Ideal und Illusion in den Sozialen Medien

Probleme mit diesen zuletzt genannten Faktoren scheinen manche Frauen auf Instagram & Co. nicht zu haben: Sie sind „That Girl“. Sie kennt keinen Stress oder schlechte Ernährung, denn diese Frau hat alles im Griff. Ihr Tag startet mit einem Eintrag im sogenannten „Journal“ – also einem Tagebuch, in dem sie sich die endlose To-do-Liste für den Tag notiert. Aber nicht vergessen, dankbar für die Aufgaben zu sein. Danach widmet sich „That Girl“ ihrem perfekten Körper. Eine entspannende Yogaeinheit oder doch lieber ein intensives Krafttraining, bei dem die Muskeln definiert werden – aber bloß nicht zu sehr, damit die makellose Weiblichkeit nicht schwindet. Der unangenehm produktive Morgen endet mit einem Matcha Latte um 7 Uhr, wenn die meisten Menschen erst aufstehen. Selbst das Duschen wird zelebriert, indem die sorgfältig kuratierten Handtücher in einem Auffangbehälter aufgewärmt werden. Anschließend wird das Gesicht mit Lotionen und Seren verwöhnt. „That Girl“ schafft in der Zeit von 5 bis 8 Uhr schon mehr als die meisten am ganzen Tag. Sie arbeitet natürlich – und das nicht zu knapp, aber führt allen anderen dabei vor, dass ein Vollzeitjob nicht bedeuten muss, sich und seinen Körper zu vernachlässigen. Deshalb isst sie auch gesund.

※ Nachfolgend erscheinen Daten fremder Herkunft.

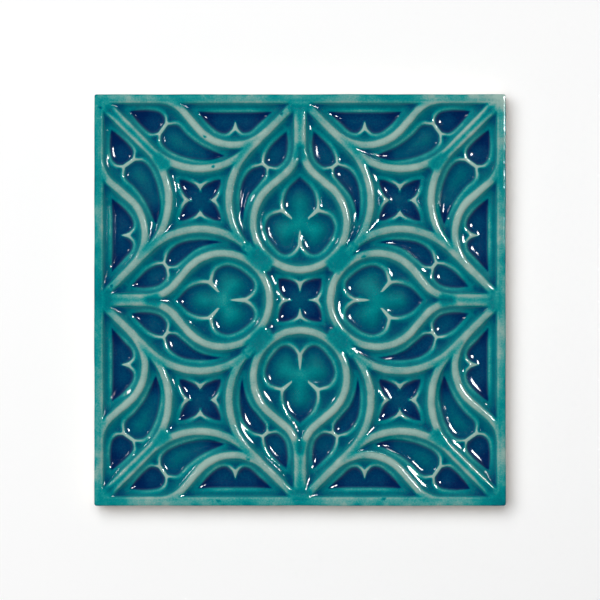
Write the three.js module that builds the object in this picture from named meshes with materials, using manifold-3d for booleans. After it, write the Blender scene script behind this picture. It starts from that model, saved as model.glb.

Was steckt hinter der wunderschönen Fassade?

Sie ist also perfekt? Mit Sicherheit nicht, denn auch „That Girl“ ist schlussendlich nur ein Mensch, der nicht immer zu 100 Prozent funktionieren kann. Sie lässt es ihre Zuschauer lediglich denken. Dadurch werden die eigenen Routinen infrage gestellt. Wie kann es sein, dass ich immer noch erschlagen bin, wenn der Wecker im 7.30 Uhr klingelt? Warum habe ich nach der Arbeit keine Energie mehr, ein Essen zu kreieren, was selbstverständlich ästhetisch und gleichzeitig die ausgewogene Heilige Dreifaltigkeit aus Eiweiß, Fett und Kohlenhydraten beinhaltet? Warum ist mir mein Körper es nicht wert?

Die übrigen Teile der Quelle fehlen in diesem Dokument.